-------- Records supplied
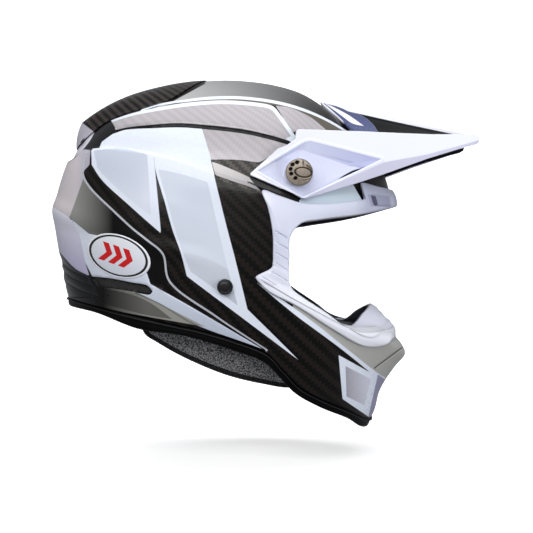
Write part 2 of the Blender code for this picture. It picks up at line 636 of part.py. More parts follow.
# ---------------------------------------------------------------- visor
def make_visor():
    """The peak, drilled for its side screws, with their washers and threaded inserts."""
    tilt = empty("visor_pivot", (PIVOT[0], 0, PIVOT[1]))
    top_rows = []
    for rear, front in zip(VISOR_REAR, VISOR_FRONT):
        t = np.linspace(0, 1, 7)[:, None]
        line = (1 - t) * np.array(rear, float) + t * np.array(front, float)
        top_rows.append(line)
    top = np.stack(top_rows, axis=1)
    nt = top.shape[1]
    high = spline(WING_TOP, 7)[:-1]
    low = spline(WING_LOW, 13)
    high = np.vstack([high, top[:, -1]])
    share = np.linspace(0, 1, 5)[None, :, None]
    wing = (1 - share) * high[:, None] + share * low[:, None]
    for p in wing.reshape(-1, 3):
        if np.hypot(p[0] - POLE[0], p[2] - POLE[1]) < reach(np.arctan2(p[2] - POLE[1], p[0] - POLE[0])):
            p[1] = max(p[1], side_y(p[0], p[2]) + WING_CLEAR)
    top[:, -1] = wing[6:, 0]
    points = np.vstack([top.reshape(-1, 3), wing.reshape(-1, 3)])
    base = top.shape[0] * nt
    faces = grid_faces(7, nt) + [tuple(base + k for k in f) for f in grid_faces(13, 5)]
    mesh = mesh_from("visor", points, faces, (100, 40, 60))
    ob = add_object("visor", mesh, "gloss_white_plastic", tilt)
    mirror_y(ob)
    solidify(ob, VISOR_WALL, inward=False)
    cut(ob, pivot_cutter())
    near = np.hypot(wing[..., 0] - PIVOT[0], wing[..., 2] - PIVOT[1]) < 15
    seat = float(wing[..., 1][near].max()) + VISOR_WALL + WING_SEAT
    for side, word in ((1, "left"), (-1, "right")):
        turned(f"visor_washer_{word}", [(3.6, 1.2), (8.0, 1.2), (8.0, 0), (3.6, 0), (3.6, 1.2)],
               (PIVOT[0], side * seat, PIVOT[1]), (0, side, 0), "black_rubber", tilt, steps=TURNED_STEPS)
        turned(f"visor_screw_{word}",
               [(0, 5.6), (7.5, 5.4), (10.2, 4.6), (10.8, 3.4), (10.8, 1.6), (2.8, 1.6), (2.8, -15),
                (0, -15)], (PIVOT[0], side * seat, PIVOT[1]), (0, side, 0), "titanium", steps=TURNED_STEPS)
        turned(f"visor_insert_{word}", [(3.3, 0), (5.8, 0), (5.8, -6.2), (3.3, -6.2), (3.3, 0)],
               (PIVOT[0], side * (float(side_y(*PIVOT)) - 0.2), PIVOT[1]), (0, side, 0), "steel",
               steps=TURNED_STEPS)


def drill(name, place, direction, radius, length):
    """A cutting cylinder centred at place, along direction."""
    bpy.ops.mesh.primitive_cylinder_add(vertices=24, radius=radius * MM, depth=length * MM)
    ob = bpy.context.object
    ob.name = name
    ob.location = tuple(c * MM for c in place)
    ob.rotation_euler = track(np.array(direction, float))
    for found in list(ob.users_collection):
        found.objects.unlink(ob)
    collection(CUTTERS).objects.link(ob)
    ob.hide_render = True
    ob.display_type = "WIRE"
    return ob


def pivot_cutter():
    found = bpy.data.objects.get("pivot_drill")
    return found or drill("pivot_drill", (PIVOT[0], 0, PIVOT[1]), (0, 1, 0), PIVOT_BORE, CUT_THROUGH)


def cut(ob, cutter):
    mod = ob.modifiers.new("Boolean", "BOOLEAN")
    mod.operation = "DIFFERENCE"
    mod.object = cutter
    mod.solver = "EXACT"


# ---------------------------------------------------------------- chin strap
def strap_path():
    """The long strap's path (y, z) from the left rivet, under the chin, round the rings and back."""
    ring = np.array(RING_AT)

    def local(s, n):
        return tuple(ring + s * STRAP_ALONG + n * STRAP_OUT)

    turn = [local(RING_TURN[0] - RING_TURN[1] * math.sin(a), -RING_TURN[1] * math.cos(a))
            for a in np.linspace(0, math.pi, 7)]
    leg = [(110.5, -13), (110.5, -31), (108, -35.5), (103, -36.5), (70, -36.5), (62, -39), (59.5, -45),
           (58, -62), (50, -82), (34, -96), (18, -101.5), local(58, -1.6), local(42, -4.2), local(29, -7.4)]
    tail = [local(30, 6.8), local(44, 1.8), local(56, 1.4)]
    return leg[:1] + [tuple(p) for p in spline(leg[1:] + turn + tail, 40)]


def short_path():
    """The short strap's path (y, z) from the right rivet to its loop round the rings."""
    ring = np.array(RING_AT)
    loop = [tuple(ring + 5.3 * math.cos(a) * STRAP_ALONG + 5.3 * math.sin(a) * STRAP_OUT)
            for a in np.linspace(-math.pi * 0.62, math.pi * 0.75, 9)]
    leg = [(-110.5, -31), (-108, -35.5), (-103, -36.5), (-70, -36.5), (-62.5, -39), (-60.5, -46),
           (-59.5, -58)]
    return [(-110.5, -13)] + [tuple(p) for p in spline(leg + loop, 28)]


def make_strap():
    """The chin strap with its rings, stud, washers, rivets and covers."""
    x = STRAP_AXIS[0]
    swing = empty("strap_pivot", (x, 0, STRAP_AXIS[1]))
    rivet_drill = drill("rivet_drill", (x, 0, STRAP_AXIS[1]), (0, 1, 0), RIVET_BORE, CUT_THROUGH)
    cut(bpy.data.objects["outer_shell"], rivet_drill)
    for word, path in (("left", strap_path()), ("right", short_path())):
        cut(strap_band(f"chin_strap_{word}", path, "webbing", swing), rivet_drill)
    for side, word in ((1, "left"), (-1, "right")):
        skin = float(side_y(*STRAP_AXIS))
        at = (x, 0, STRAP_AXIS[1])
        turned(f"strap_rivet_{word}",
               [(0, skin + 2.6), (3.4, skin + 2.3), (4.6, skin + 1.2), (4.6, skin + 0.5), (3.0, skin + 0.5),
                (3.0, 108.3), (5.6, 108.3), (5.6, 106.3), (0, 106.3)], at, (0, side, 0), "steel",
               steps=TURNED_STEPS)
        turned(f"rivet_cover_{word}",
               [(0, skin + 4.4), (4.6, skin + 4.0), (6.2, skin + 2.6), (6.4, skin + 0.6), (5.3, skin + 0.6),
                (5.1, skin + 2.2), (3.8, skin + 3.2), (0, skin + 3.4)], at, (0, side, 0), "black_plastic",
               steps=18)
        turned(f"strap_washer_{word}", [(3.5, 113.4), (9.5, 113.4), (9.5, 112), (3.5, 112), (3.5, 113.4)], at,
               (0, side, 0), "steel", swing, steps=18)
    for word, n0, lean in (("inner", -1.9, -0.05), ("outer", 1.9, 0.05)):
        d_ring(f"d_ring_{word}", n0, lean, swing)
    at = np.array(RING_AT) + STRAP_SNAP_AT * STRAP_ALONG + 3.6 * STRAP_OUT
    turned("strap_snap", [(0, 3), (5, 2.6), (6.5, 1.2), (6.5, 0), (0, 0)], (x, at[0], at[1]),
           (0, STRAP_OUT[0], STRAP_OUT[1]), "black_plastic", swing, steps=TURNED_STEPS)


def d_ring(name, n0, lean, parent):
    """A wire ring shaped like a D, its straight bar in the short strap's loop."""
    half, long = RING_SIZE
    flat = [(half, 0)]
    flat += [(half * math.cos(a), long - half + half * math.sin(a)) for a in np.linspace(0, math.pi, 13)]
    flat += [(-half, 0)]
    curve = bpy.data.curves.new(name, "CURVE")
    curve.dimensions = "3D"
    curve.bevel_depth = RING_WIRE * MM
    curve.bevel_resolution = 2
    line = curve.splines.new("POLY")
    line.points.add(len(flat) - 1)
    for point, (across, s) in zip(line.points, flat):
        yz = np.array(RING_AT) + s * STRAP_ALONG + (n0 + lean * s) * STRAP_OUT
        point.co = ((STRAP_AXIS[0] + across) * MM, yz[0] * MM, yz[1] * MM, 1)
    line.use_cyclic_u = True
    return add_object(name, curve, "steel", parent)


def main():
    clear_scene()
    make_shell()
    make_rim_trim()
    make_port_trim()
    make_foam()
    make_fin()
    make_vents_and_badges()
    make_mouth_vent()
    make_pads()
    make_visor()
    cut(bpy.data.objects["outer_shell"], pivot_cutter())
    foam_drill = drill("foam_drill", (PIVOT[0], 0, PIVOT[1]), (0, 1, 0), FOAM_BORE, CUT_THROUGH)
    cut(bpy.data.objects["eps_liner"], foam_drill)
    make_strap()


main()
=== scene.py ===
"""Motocross helmet: the visible pieces and their materials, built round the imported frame.

Lengths in the constants are millimetres in the part's own frame: +X forward, +Y to the wearer's left,
+Z up, origin at the head reference point. Paint is laid out on the side elevation, (x, z).
"""

import math
from functools import cache

import bmesh
import bpy
import numpy as np
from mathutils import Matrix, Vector

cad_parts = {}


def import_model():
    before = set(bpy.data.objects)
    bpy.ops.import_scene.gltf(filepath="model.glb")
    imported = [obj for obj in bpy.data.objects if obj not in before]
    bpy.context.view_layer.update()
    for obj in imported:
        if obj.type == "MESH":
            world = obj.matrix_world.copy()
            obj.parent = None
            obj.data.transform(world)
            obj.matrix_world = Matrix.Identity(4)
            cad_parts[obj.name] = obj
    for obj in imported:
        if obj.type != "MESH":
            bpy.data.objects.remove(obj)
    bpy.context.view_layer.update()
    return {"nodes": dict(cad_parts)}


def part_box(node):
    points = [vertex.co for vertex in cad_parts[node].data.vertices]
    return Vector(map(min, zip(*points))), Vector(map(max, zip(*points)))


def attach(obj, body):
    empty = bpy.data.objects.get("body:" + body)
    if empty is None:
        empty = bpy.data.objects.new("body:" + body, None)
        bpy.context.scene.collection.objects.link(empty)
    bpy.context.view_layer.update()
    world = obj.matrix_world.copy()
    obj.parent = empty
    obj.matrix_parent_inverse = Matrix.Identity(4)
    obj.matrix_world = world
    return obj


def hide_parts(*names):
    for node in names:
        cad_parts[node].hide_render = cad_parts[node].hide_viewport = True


MM = 0.001
MERGE = 0.00005                   # points this close in metres are joined on the mid-plane

# ---------------------------------------------------------------- the skin's driving dimensions
POLE = (8.0, 10.0)
HALF_WIDTH = 125.0
ROUNDNESS = 2.3
NOSE_TAPER = 0.25
TAPER_START, TAPER_LENGTH = 50.0, 110.0
END_HOLD = 6

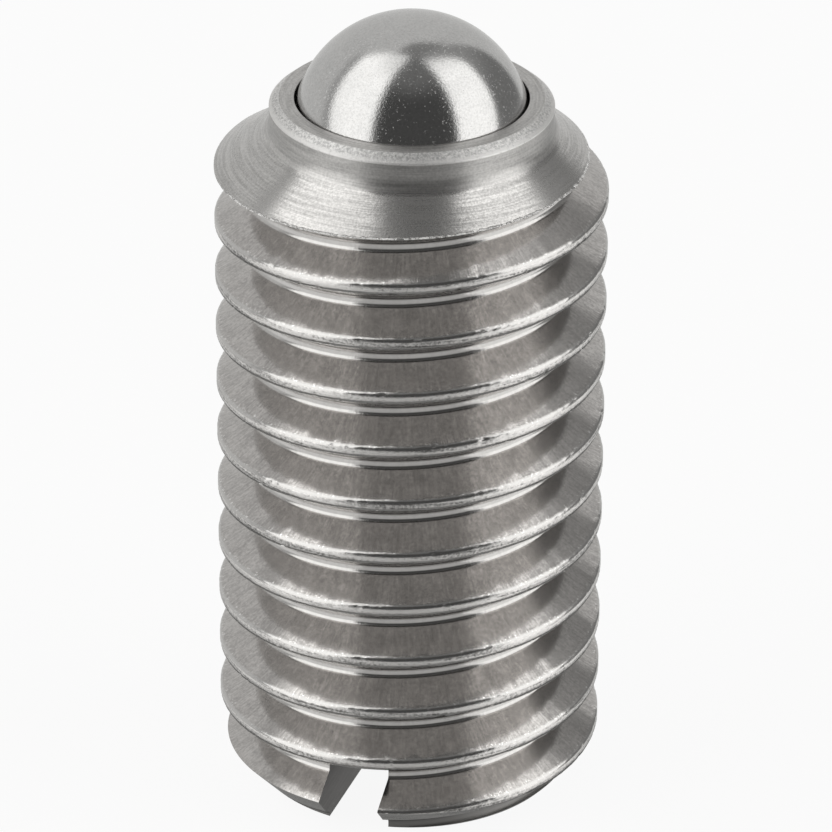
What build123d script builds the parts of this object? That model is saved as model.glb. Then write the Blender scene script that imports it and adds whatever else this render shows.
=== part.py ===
from build123d import *
from math import ceil, cos, pi, radians, sin, sqrt, tan
import os

# Ball-nose spring plunger: a slotted M10 x 1.5 sleeve that holds a sprung ball in its
# nose. Millimetres. The origin is the centre of the slotted end face, +Z runs along the
# sleeve's axis to the ball, and the driver slot lies along Y.

# Thread: ISO metric profile, right hand
thread_diameter = 10.0        # nominal
thread_pitch = 1.5
flank_angle = 30.0            # of each flank, from the plane across the axis
crest_allowance = 0.1         # the turned crests' diameter is this much under nominal
groove_height_on_x = 0.43     # where the middle of the groove first crosses +X
cutter_overlap = 0.1          # how far the thread cutter stands out past the crests

# Sleeve
sleeve_length = 18.8
slot_width = 1.6
slot_depth = 2.0
slot_roof = 3.0               # metal left between the slot and the bore
end_chamfer_height = 0.94     # the chamfer runs in to the thread's core

# Nose: rim, bevel and neck that are rolled in over the ball, then the turned cone
lip_overhang = 0.07           # how far the lip's edge stands inside the ball's radius
lip_land = 0.05               # straight edge of the lip, above its sloping seat
rim_wall = 0.63               # from the lip's edge to the outside of the neck
bevel_width = 0.25
bevel_height = 0.2
neck_height = 0.85            # from the rim down to the cone
cone_height = 0.96

# Ball
ball_diameter = 6.0
ball_clearance = 0.05         # between the ball and its bore, all round

# Spring: compressed between the floor of the bore and the ball, ends closed and ground
wire_diameter = 0.7
wire_sides = 6                # the hidden wire is six-sided, with a round wire's area
coil_steps = 12               # straight steps in each turn
active_coils = 3
closed_coils = 1              # at each end
closed_coil_gap = 0.05        # between a closed coil and the next turn
spring_side_clearance = 0.25  # between the spring and its bore
spring_ball_clearance = 0.03  # between the ball and the top coil's inner edge

# Thread sizes, from the height of its sharp triangle
triangle_height = thread_pitch / (2 * tan(radians(flank_angle)))
pitch_radius = thread_diameter / 2 - 3 / 8 * triangle_height
core_radius = thread_diameter / 2 - 17 / 24 * triangle_height
crest_radius = (thread_diameter - crest_allowance) / 2

# Ball's seat: the lip slopes in from the bore and follows the ball at rest at its edge
ball_radius = ball_diameter / 2
bore_radius = ball_radius + ball_clearance
lip_radius = ball_radius - lip_overhang
neck_radius = lip_radius + rim_wall
lip_above_ball_centre = sqrt(bore_radius**2 - lip_radius**2)
ball_height = sleeve_length - lip_land - lip_above_ball_centre
seat_height = (bore_radius - lip_radius) * lip_radius / lip_above_ball_centre
bore_floor = slot_depth + slot_roof

# Spring sizes: the ball rests on the inner edge of the top coil
wire_area_factor = sqrt(2 * pi / (wire_sides * sin(2 * pi / wire_sides)))
wire_corner_radius = wire_diameter / 2 * wire_area_factor
coil_radius = bore_radius - spring_side_clearance - wire_corner_radius
coil_opening = (coil_radius - wire_corner_radius) * cos(pi / coil_steps)
ball_dip = sqrt((ball_radius + spring_ball_clearance) ** 2 - coil_opening**2)
spring_height = ball_height - ball_dip - bore_floor


def groove_width(radius):
    """Width of the thread's groove, along the axis, at a radius."""
    return thread_pitch / 2 + 2 * (radius - pitch_radius) * tan(radians(flank_angle))


def sleeve_blank():
    """Turned blank: chamfered end, crest diameter, cone, neck, rim, lip and blind bore."""
    cone_top = sleeve_length - neck_height
    seat_top = sleeve_length - lip_land
    with BuildPart() as blank:
        with BuildSketch(Plane.XZ):
            with BuildLine():
                Polyline(
                    (0, bore_floor),
                    (0, 0),
                    (core_radius, 0),
                    (crest_radius, end_chamfer_height),
                    (crest_radius, cone_top - cone_height),
                    (neck_radius, cone_top),
                    (neck_radius, sleeve_length - bevel_height),
                    (neck_radius - bevel_width, sleeve_length),
                    (lip_radius, sleeve_length),
                    (lip_radius, seat_top),
                    (bore_radius, seat_top - seat_height),
                    (bore_radius, bore_floor),
                    close=True,
                )
            make_face()
        revolve(axis=Axis.Z)
    return blank.part


def thread_cutter():
    """Helical cutter of the groove, from below the slotted end to above the cone."""
    start = groove_height_on_x - thread_pitch
    turns = ceil((sleeve_length - start) / thread_pitch)
    outer_radius = crest_radius + cutter_overlap
    root_half = groove_width(core_radius) / 2
    outer_half = groove_width(outer_radius) / 2
    feet = [(0, 0, start + turn * thread_pitch) for turn in range(turns)]
    path = Wire([Helix(thread_pitch, thread_pitch, pitch_radius, foot) for foot in feet])
    with BuildSketch(Plane.XZ) as section:
        with BuildLine():
            Polyline(
                (core_radius, start - root_half),
                (outer_radius, start - outer_half),
                (outer_radius, start + outer_half),
                (core_radius, start + root_half),
                close=True,
            )
        make_face()
    return sweep(section.sketch, path=path, is_frenet=True)


def threaded_sleeve():
    """Sleeve in one piece, threaded all along, with the driver slot across its end."""
    slot = Pos(0, 0, slot_depth / 2) * Box(slot_width, 2 * thread_diameter, slot_depth)
    return sleeve_blank() - thread_cutter() - slot


def ball():
    """Ball at rest, held in by the lip."""
    return Pos(0, 0, ball_height) * Sphere(ball_radius)


def opening_share(turn, total_turns):
    """How far the coil is opened at a turn: 0 in the closed ends, 1 in the middle."""
    from_end = min(turn, total_turns - turn) - closed_coils + 1 / 4
    ramp = min(max(2 * from_end, 0), 1)
    return ramp**2 * (3 - 2 * ramp)


def wire_heights():
    """Heights of the wire's centre above the bore's floor, one for each step."""
    turns = active_coils + 2 * closed_coils
    steps = turns * coil_steps
    shares = [opening_share((i + 1 / 2) / coil_steps, turns) for i in range(steps)]
    closed_rise = (wire_diameter + closed_coil_gap) / coil_steps
    opened_rise = (spring_height - steps * closed_rise) / sum(shares)
    heights = [0.0]
    for share in shares:
        heights.append(heights[-1] + closed_rise + share * opened_rise)
    return heights


def spring():
    """Compression spring, closed at both ends and ground through the wire's centre."""
    sections = []
    for step, height in enumerate(wire_heights()):
        angle = 2 * pi * step / coil_steps
        outward = Vector(cos(angle), sin(angle), 0)
        along = Vector(-sin(angle), cos(angle), 0)
        place = Plane(outward * coil_radius + Vector(0, 0, height), outward, along)
        corner_turn = 180 / wire_sides
        wire = RegularPolygon(wire_corner_radius, wire_sides, rotation=corner_turn)
        sections.append(place * wire)
    coil = loft(sections, ruled=True)
    upright = (Align.CENTER, Align.CENTER, Align.MIN)
    between_ends = Cylinder(bore_radius, spring_height, align=upright)
    return Pos(0, 0, bore_floor) * (coil & between_ends)


def main():
    os.makedirs("parts", exist_ok=True)
    export_step(threaded_sleeve(), "parts/threaded_sleeve.step")
    export_step(spring(), "parts/spring.step")
    export_step(ball(), "parts/ball.step")


main()
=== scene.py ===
from functools import partialmethod
from math import cos, pi, radians, sin, tan

import bmesh
import bpy
from bpy.props import FloatProperty, FloatVectorProperty, IntProperty, PointerProperty
from mathutils import Matrix, Vector


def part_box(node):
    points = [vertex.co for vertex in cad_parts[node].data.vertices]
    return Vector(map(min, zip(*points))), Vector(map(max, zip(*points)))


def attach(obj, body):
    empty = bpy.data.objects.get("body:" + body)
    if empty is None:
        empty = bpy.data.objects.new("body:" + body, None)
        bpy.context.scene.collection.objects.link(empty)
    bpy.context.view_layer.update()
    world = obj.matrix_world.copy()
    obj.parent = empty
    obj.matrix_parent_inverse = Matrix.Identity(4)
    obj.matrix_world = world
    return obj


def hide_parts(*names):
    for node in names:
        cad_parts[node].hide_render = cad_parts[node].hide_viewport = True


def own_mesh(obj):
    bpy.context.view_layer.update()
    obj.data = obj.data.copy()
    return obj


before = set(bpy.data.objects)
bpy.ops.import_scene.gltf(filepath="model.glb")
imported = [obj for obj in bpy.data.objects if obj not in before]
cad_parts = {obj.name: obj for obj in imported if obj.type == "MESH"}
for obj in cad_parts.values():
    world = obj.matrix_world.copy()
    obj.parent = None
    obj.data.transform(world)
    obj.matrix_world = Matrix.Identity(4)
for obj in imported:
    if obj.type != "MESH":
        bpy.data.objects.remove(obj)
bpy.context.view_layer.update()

bl_info = {
    "name": "Ball-nose spring plunger",
    "version": (1, 0, 0),
    "blender": (4, 5, 0),
    "location": "View3D > Sidebar > Plunger",
    "description": "Threaded sleeve, sprung ball and spring with their steel finishes",
    "category": "Add Mesh",
}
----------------
Find the word "gltf" in the material, then list each line that holds it.

Task result.
    bpy.ops.import_scene.gltf(filepath="model.glb")
bpy.ops.import_scene.gltf(filepath="model.glb")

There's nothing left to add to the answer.